## Records provided
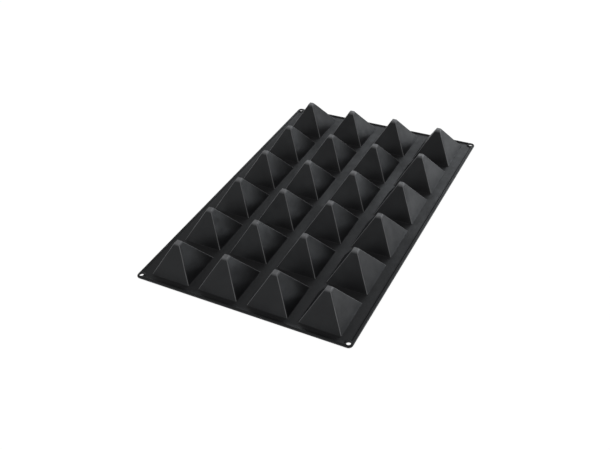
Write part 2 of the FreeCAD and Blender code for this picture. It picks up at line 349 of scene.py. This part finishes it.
def draw_pocket():
    """A pocket's outside and its cavity, both out to the border of the seat."""
    mesh = bmesh.new()
    outside = rounded_path(
        [
            (-FLANGE, THICKNESS),
            (mean_lean * THICKNESS, THICKNESS),
            (mean_lean * tip_height, tip_height),
            (min(outside_foot) - LAST_RING, tip_height),
        ],
        [FOOT_ROUND, TIP_ROUND],
        OUTSIDE_ARC_STEPS,
    )
    pocket_skin(mesh, split_long(outside, FACE_STEPS), RIDGE_ROUND, THICKNESS)
    before = set(mesh.faces)
    cavity = rounded_path(
        [
            (-FLANGE, 0),
            (SIDE_WALL, 0),
            (SIDE_WALL + mean_lean * cast_depth, cast_depth),
            (min(outside_foot) - LAST_RING, cast_depth),
        ],
        [LIP_ROUND, CAST_TIP_ROUND],
        CAVITY_ARC_STEPS,
    )
    pocket_skin(mesh, split_long(cavity, FACE_STEPS), CAST_RIDGE_ROUND, 0)
    bmesh.ops.reverse_faces(mesh, faces=[f for f in mesh.faces if f not in before])
    data = bpy.data.meshes.new("pocket_form")
    mesh.to_mesh(data)
    mesh.free()
    return bpy.data.objects.new("pocket_form", data)


pocket_form = draw_pocket()


# The silicone is dyed through, near black, with a fine satin skin off the tool. Release
# agent hazes it in patches, which dulls its gloss, and a little dust lies on it. Its ridges
# and tips are painted paler: a painted highlight for the sheen on their rounded edges.
RUBBER_DARK = (0.0055, 0.0057, 0.0068, 1)
RUBBER_HAZED = (0.0100, 0.0103, 0.0120, 1)
DUST = (0.10, 0.10, 0.105, 1)
# painted highlight: the pale grey laid on the ridges and round the tips
HIGHLIGHT_PAINT = (0.34, 0.34, 0.35, 1)
HAZE_SCALE = 14.0
CLOUD_SCALE = 70.0
DUST_SCALE = 1900.0
DUST_PATCH_SCALE = 60.0
GRAIN_SCALE = 2600.0
DIMPLE_SCALE = 420.0
SATIN_ROUGHNESS = 0.40
SILICONE_IOR = 1.43
GRAIN_DEPTH = 0.00012


class Wire:
    """A node's output, which Python's operators join to other values."""

    def __init__(self, tree, socket):
        self.tree = tree
        self.socket = socket

    def math(self, operation, *others):
        return node(self.tree, "ShaderNodeMath", (self, *others), operation=operation)

    def __add__(self, other):
        return self.math("ADD", other)

    def __mul__(self, other):
        return self.math("MULTIPLY", other)

    __radd__ = __add__
    __rmul__ = __mul__

    def step(self, low, high):
        """0 below low, 1 above high, and smooth between."""
        return node(
            self.tree,
            "ShaderNodeMapRange",
            {"Value": self, "From Min": low, "From Max": high},
            interpolation_type="SMOOTHSTEP",
        )


def node(tree, kind, values=(), output=0, **settings):
    """Adds a node with its settings and inputs, by name or in order, and wraps an output."""
    added = tree.nodes.new(kind)
    for name, setting in settings.items():
        setattr(added, name, setting)
    for key, value in values.items() if isinstance(values, dict) else enumerate(values):
        if isinstance(value, Wire):
            tree.links.new(value.socket, added.inputs[key])
        else:
            added.inputs[key].default_value = value
    return Wire(tree, added.outputs[output]) if len(added.outputs) else None


def silicone_look():
    """Near-black satin rubber with a fine grain, a slight haze, sparse dust and a painted highlight on the
    ridges.
    """
    material = bpy.data.materials.new("black_silicone")
    material.use_nodes = True
    tree = material.node_tree
    tree.nodes.clear()
    place = node(tree, "ShaderNodeTexCoord", output="Object")

    def noise(scale, detail=2.0, rough=0.5):
        values = {"Vector": place, "Scale": scale, "Detail": detail, "Roughness": rough}
        return node(tree, "ShaderNodeTexNoise", values)

    def tinted(factor, under, over):
        values = {"Factor": factor, "A": under, "B": over}
        return node(tree, "ShaderNodeMix", values, output="Result", data_type="RGBA")

    haze = noise(HAZE_SCALE, 4.0).step(0.38, 0.68)
    cloud = noise(CLOUD_SCALE, 5.0, 0.6).step(0.35, 0.75)
    specks = noise(DUST_SCALE).step(0.73, 0.80) * noise(DUST_PATCH_SCALE).step(0.45, 0.7)
    rubber = tinted(haze * 0.55 + cloud * 0.25, RUBBER_DARK, RUBBER_HAZED)
    dusty = tinted(specks * 0.5, rubber, DUST)
    # painted highlight: the ridges and tip edges are coloured paler where the mesh marks them
    highlight_share = node(tree, "ShaderNodeAttribute", output="Fac", attribute_name="painted_highlight")
    highlighted_colour = tinted(highlight_share * (cloud * 0.3 + 0.65), dusty, HIGHLIGHT_PAINT)
    grain = noise(GRAIN_SCALE, 2.0, 0.55)
    dimple = noise(DIMPLE_SCALE, 3.0, 0.6)
    relief = node(
        tree,
        "ShaderNodeBump",
        {"Strength": 0.22, "Distance": GRAIN_DEPTH, "Height": grain * 0.55 + dimple * 0.45},
    )
    shader = node(
        tree,
        "ShaderNodeBsdfPrincipled",
        {
            "Base Color": highlighted_colour,
            "Roughness": SATIN_ROUGHNESS + haze * 0.10 + cloud * 0.06 + specks * 0.2,
            "Normal": relief,
            "IOR": SILICONE_IOR,
        },
    )
    node(tree, "ShaderNodeOutputMaterial", {"Surface": shader})
    return material


silicone = silicone_look()


# Each row of the sheet carries four pockets in line. The row's bare sheet is raised from
# the plan with a window for each seat, the pocket is set into every window, and then the
# whole skin gets the slight sway that soft walls have when the mould stands on its mouths.
SWAY = 0.0011
SWAY_SCALE = 17.0
SWAY_RISE = (0.06, 1.0)
FACE_SWELL = 0.0003
FACE_SWELL_SCALE = 60.0
FACE_SWELL_RISE = (0.08, 0.3)


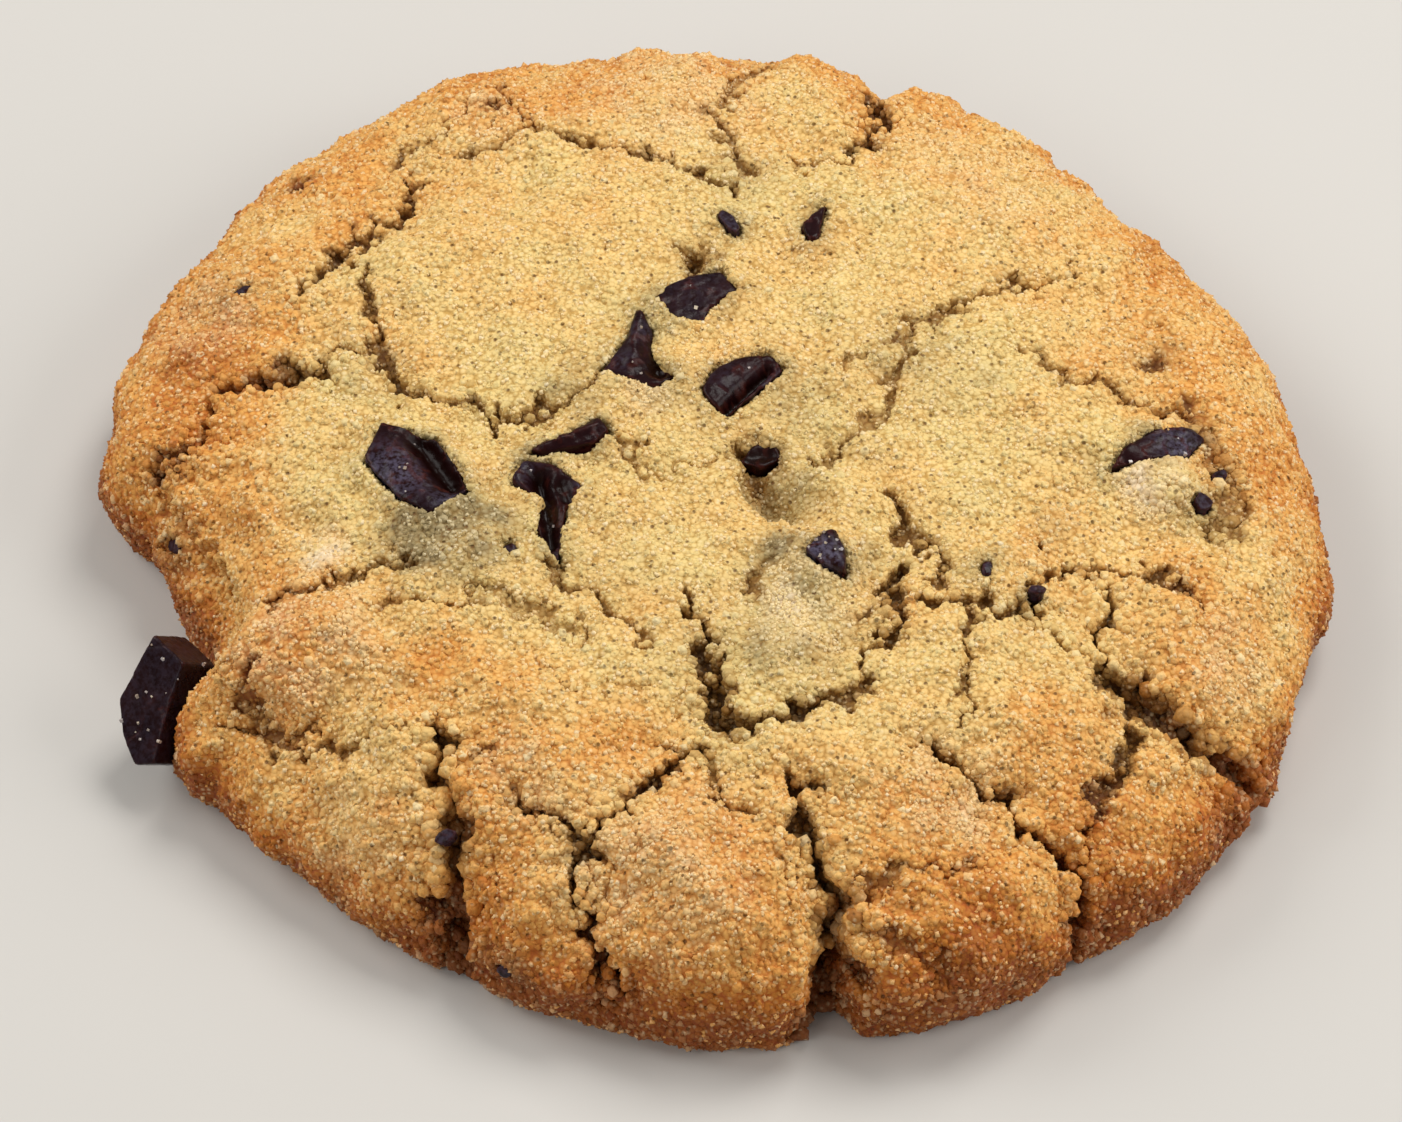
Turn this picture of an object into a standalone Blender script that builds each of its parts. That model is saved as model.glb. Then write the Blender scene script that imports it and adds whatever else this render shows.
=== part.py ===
"""A chocolate chip cookie with a cracked, domed crust and chocolate chunks set into it.

The crust is drawn on a flat map of the dough: places on it are (u, v) in millimetres,
measured over the surface from the crown. The map is then wrapped over the domed side
profile, down to a flat base on the floor plane. Millimetres are turned into metres
only where mesh points are written.
"""
import math

import bmesh
import bpy
import numpy as np
from mathutils import Matrix, Vector, noise

MM = 0.001

# Driving dimensions of the dough, in millimetres.
MEAN_RADIUS = 42.7
CROWN_HEIGHT = 14.4
WAIST_HEIGHT = 2.6
FOOT_INSET = 1.3
DOME_POWER = 2.8

# The outline is an oval with a few bumps and dents in its rim.
OVAL_RADIUS = 2.1
OVAL_HEADING = 124.0
RIM_BUMPS = (  # heading in degrees, spread in degrees, reach outwards in millimetres
    (4, 18, 0.9),
    (60, 18, -0.7),
    (66, 3.5, 1.0),
    (71, 2.5, -1.2),
    (86, 4, -0.7),
    (112, 24, -1.6),
    (149, 9, -0.7),
    (171, 9, 1.1),
    (194, 12, -3.1),
    (211, 3.5, 1.4),
    (280.5, 2.2, -2.2),
    (300, 14, -0.5),
)

# Mesh fineness: rings of the dough map, and the faces kept after thinning out.
MAP_RINGS = 66
DOUGH_FACES = 9800

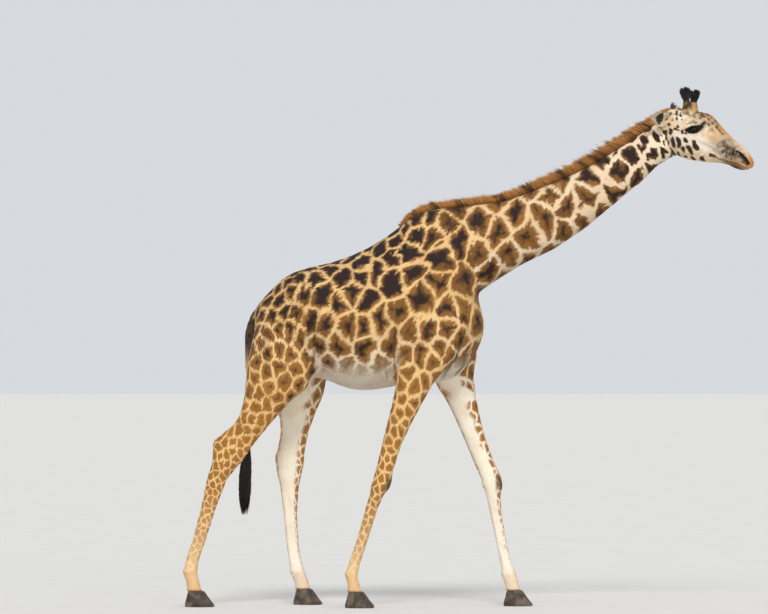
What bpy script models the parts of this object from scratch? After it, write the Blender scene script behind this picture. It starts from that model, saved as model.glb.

## Written problem
Write out exactly the lines from the one with "Turn this picture" through the one with "set into it.", including both, and no others.

## The reply
Turn this picture of an object into a standalone Blender script that builds each of its parts. That model is saved as model.glb. Then write the Blender scene script that imports it and adds whatever else this render shows.
=== part.py ===
"""A chocolate chip cookie with a cracked, domed crust and chocolate chunks set into it.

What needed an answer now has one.